When you’re in the moment, high on speed and oversteer, drift mode is addictive and wonderful. Step away from it, and it starts to feel kind of strange. Maybe you don’t want a car that’s been taught to party. Maybe all those pops and bangs from the exhaust sound kind of fake when you know they’ve been optimized in a lab somewhere.

The Focus RS isn’t the only car to do this. All carmakers now are trying to program in some of the quirks and oddities of older automobiles into their lab-grown supercars. The Jaguar F-Type, a car I’ve driven that never got under my skin, is famously programmed to dump extra gas into the exhaust so it pops and bangs like a vintage race car. Current BMW M cars have so much sound deadening and insulation that they have to pipe engine noise through the speakers so you feel some excitement. You get similar built-in quirks and gimmicks in just about every self-designated fun car on sale today, but I’ve never driven one that seemed quite as deliberately goofy as the Focus RS.

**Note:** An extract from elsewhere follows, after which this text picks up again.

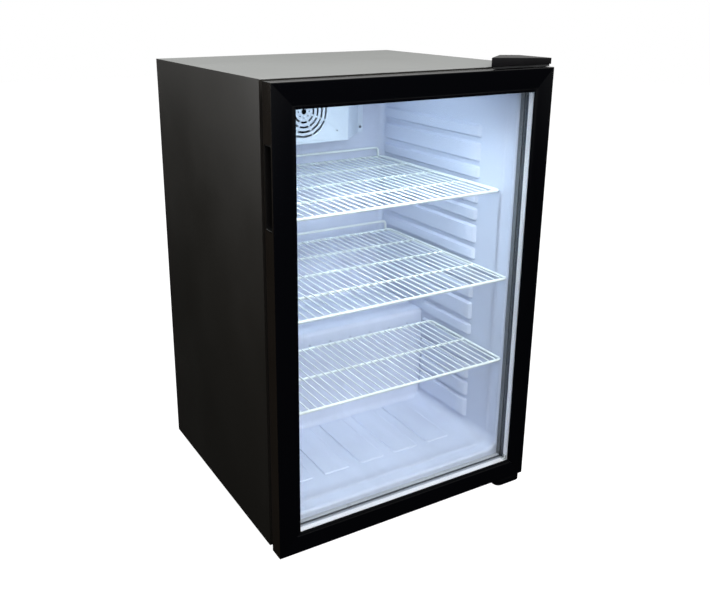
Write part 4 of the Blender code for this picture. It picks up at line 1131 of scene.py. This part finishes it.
def make_shelf(node, body, bays, backstop):
    """A welded wire shelf of round wires: a frame, cross bars and bent thin wires."""
    low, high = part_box(node)
    weld_z = high.z - 2 * THIN_WIRE - FRAME_WIRE
    xs = (low.x + FRAME_WIRE, high.x - FRAME_WIRE)
    ys = (low.y + FRAME_WIRE, high.y - FRAME_WIRE)
    bm = bmesh.new()
    path = [(x, y, weld_z + 0.0008) for x, y in rounded(xs, ys, SHELF_CORNER, 6)]
    wire(bm, path, FRAME_WIRE, True, 12)
    for i in range(1, bays):
        y = low.y + (high.y - low.y) * i / bays
        bar = [(x, y, weld_z + 0.0004) for x in xs]
        wire(bm, bar, FRAME_WIRE * 0.92, False, 12)
    pitch = 2 * xs[1] / (WIRE_COUNT + 1)
    top = high.z - THIN_WIRE
    # Each thin wire turns down over the frame at both ends
    bend = ((0.0002, 0.0028), (0.0003, 0.0012), (0.0012, 0.0003), (0.0030, 0.0))
    for i in range(1, WIRE_COUNT + 1):
        x = -xs[1] + i * pitch
        run = [(x, ys[0] + inset, top - drop) for inset, drop in bend]
        run += [(x, ys[1] - inset, top - drop) for inset, drop in reversed(bend)]
        wire(bm, run, THIN_WIRE, False, 8)
    settle(node + "_wires", bm, "wire", body, node, smooth=50.0)
    if backstop:
        make_backstop(node, body)


def make_backstop(node, body):
    """The raised wire along the back of a shelf."""
    low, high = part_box(node + "_backstop")
    y = high.y - FRAME_WIRE
    left, right = low.x + FRAME_WIRE, high.x - FRAME_WIRE
    top = high.z - FRAME_WIRE
    base, bend = low.z - 0.0030, top - SHELF_CORNER
    outline = [(left, base), (left, bend - 0.002)]
    outline += arc(left + SHELF_CORNER, bend, SHELF_CORNER, 180, 90, 6)
    outline += arc(right - SHELF_CORNER, bend, SHELF_CORNER, 90, 0, 6)
    outline += [(right, bend - 0.002), (right, base)]
    bm = bmesh.new()
    wire(bm, [(x, y, z) for x, z in outline], FRAME_WIRE, False, 12)
    stop = node + "_backstop"
    settle(node + "_rail", bm, "wire", body, stop, smooth=50.0)


# ---------------------------------------------------------------------------------------------
# Stage, light and camera
# ---------------------------------------------------------------------------------------------


def aim(obj, target):
    obj.rotation_euler = (Vector(target) - obj.location).to_track_quat("-Z", "Y").to_euler()


def add_area(name, place, target, size, power, colour, glossy=True):
    """A rectangular lamp that lights the object without being seen itself."""
    light = bpy.data.lights.new(name, "AREA")
    light.shape = "RECTANGLE"
    light.size, light.size_y = size
    light.energy = power
    light.color = colour
    obj = bpy.data.objects.new(name, light)
    obj.location = place
    obj.visible_camera = False
    obj.visible_glossy = glossy
    bpy.context.scene.collection.objects.link(obj)
    aim(obj, target)
    return obj


STAGE_RADIUS = 8.0


def make_stage():
    """A pale floor that lights nothing itself."""
    bm = bmesh.new()
    outline = arc(0.0, 0.0, STAGE_RADIUS, 0, 360, 48)[:-1]
    bm.faces.new([bm.verts.new((x, y, 0.0)) for x, y in outline])
    mesh = bpy.data.meshes.new("floor")
    bm.to_mesh(mesh)
    bm.free()
    floor = bpy.data.objects.new("floor", mesh)
    bpy.context.scene.collection.objects.link(floor)
    material = bpy.data.materials.new("floor_pale")
    material.use_nodes = True
    shader = material.node_tree.nodes["Principled BSDF"]
    shader.inputs["Base Color"].default_value = (0.20, 0.20, 0.20, 1.0)
    shader.inputs["Roughness"].default_value = 0.9
    shader.inputs["Specular IOR Level"].default_value = 0.0
    shader.inputs["Emission Color"].default_value = (1.0, 1.0, 1.0, 1.0)
    shader.inputs["Emission Strength"].default_value = 0.97
    mesh.materials.append(material)
    floor.visible_glossy = False
    floor.visible_diffuse = False


def make_world():
    """Bright above and behind, dark towards the floor; the camera sees plain white."""
    world = bpy.data.worlds.new("studio")
    bpy.context.scene.world = world
    world.use_nodes = True
    graph = Graph(world.node_tree)
    graph.tree.nodes.clear()
    ease = {"interpolation_type": "SMOOTHSTEP"}
    generated = graph.node("ShaderNodeTexCoord").outputs["Generated"]
    split = graph.node("ShaderNodeSeparateXYZ", {0: generated})
    rise = graph.ranged(split.outputs["Z"], 0.010, 0.95, (-0.15, 0.55), **ease)
    depth = graph.ranged(split.outputs["Y"], 0.30, 1.0, (-0.8, 0.6), **ease)
    product = graph.node("ShaderNodeMath", {0: rise, 1: depth}, operation="MULTIPLY")
    sky = {"Color": (1.0, 1.0, 0.98, 1.0), "Strength": product.outputs[0]}
    glow = graph.node("ShaderNodeBackground", sky)
    plain = graph.node("ShaderNodeBackground", {"Color": (1.0, 1.0, 1.0, 1.0)})
    camera_ray = graph.node("ShaderNodeLightPath").outputs["Is Camera Ray"]
    mixed = {0: camera_ray, 1: glow.outputs[0], 2: plain.outputs[0]}
    mix = graph.node("ShaderNodeMixShader", mixed)
    graph.node("ShaderNodeOutputWorld", {"Surface": mix.outputs[0]})


LAMP_COUNT = 10
LAMP_SPAN = 0.22


LAMP_POWER = 0.90
LAMP_COLOUR = (0.77, 0.90, 1.0)
GLOW_POWER = 0.53
GLOW_COLOUR = (0.74, 0.87, 1.0)
WHITE = (1.0, 1.0, 1.0)
# Name, place, target, size, power, colour, whether it shows in reflections
SOFTBOXES = (
    ("softbox_top", (-0.6, 0.9, 2.2), (0.0, 0.1, 0.6), (1.6, 1.6), 14.0, WHITE, True),
    ("softbox_left", (-2.2, 0.9, 1.5), (-0.2, 0.0, 0.5), (1.2, 1.6), 14.0, WHITE, True),
    (
        "softbox_front",
        (-0.35, -2.0, 1.0),
        (0.0, 0.0, 0.40),
        (2.0, 1.4),
        42.0,
        (1.0, 0.96, 1.0),
        False,
    ),
    (
        "softbox_high",
        (-0.35, -1.5, 2.1),
        (0.0, 0.05, 0.15),
        (1.3, 1.1),
        62.0,
        (0.98, 0.96, 1.0),
        False,
    ),
)


def make_lights():
    """The cabinet's own light bar, the glow that it gives, and four soft studio lamps."""
    low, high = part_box("light_lens")
    y, z = (low.y + high.y) / 2, low.z - 0.0015
    for i in range(LAMP_COUNT):
        x = (i - (LAMP_COUNT - 1) / 2) * LAMP_SPAN / (LAMP_COUNT - 1)
        place, target = (x, y, z), (x, y + 0.12, 0.0)
        power = LAMP_POWER / LAMP_COUNT
        name = f"light_bar_{i + 1}"
        lamp = add_area(name, place, target, (0.012, 0.006), power, LAMP_COLOUR, False)
        lamp.data.spread = math.radians(140)
    y = BODY_FRONT + 0.19
    place, target = (0.0, y, z), (0.0, y, 0.0)
    add_area("ceiling_glow", place, target, (0.40, 0.26), GLOW_POWER, GLOW_COLOUR, False)
    for entry in SOFTBOXES:
        add_area(*entry)


def make_camera():
    camera = bpy.data.cameras.new("camera")
    camera.sensor_width = 36.0
    camera.lens = 36.0 * 817.3 / 710
    camera.shift_x, camera.shift_y = 0.0389, -0.0748
    obj = bpy.data.objects.new("camera", camera)
    obj.location = (-0.7253, -1.2215, 0.8754)
    obj.rotation_euler = (math.radians(72.57), 0.0, math.radians(-29.69))
    bpy.context.scene.collection.objects.link(obj)
    bpy.context.scene.camera = obj


make_camera()
dress_nodes()
make_tub()
make_step()
make_step_details()
make_foam()
make_rim()
make_shell()
make_fan_cover()
make_knob()
make_rear_details()
make_feet()
make_rails()
make_cup()
make_spacer()
make_gasket()
make_hinges()
make_shelf("shelf_upper", "upper_shelf", 4, True)
make_shelf("shelf_middle", "middle_shelf", 4, True)
make_shelf("shelf_lower", "lower_shelf", 2, False)
make_stage()
make_world()
make_lights()
bpy.context.scene.view_settings.view_transform = "Standard"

Is this something I want? Is it any worse than more straightforward and stern sports cars? Cars that don’t make driving easy, cars that don’t give a shit about how much fun you’re having, cars that are simply designed to work as opposed to entertain? I don’t know. That’s a thought for a different time. For now I’m just going to think back on how good the Focus RS was sliding on the throttle, fast and competent and fun.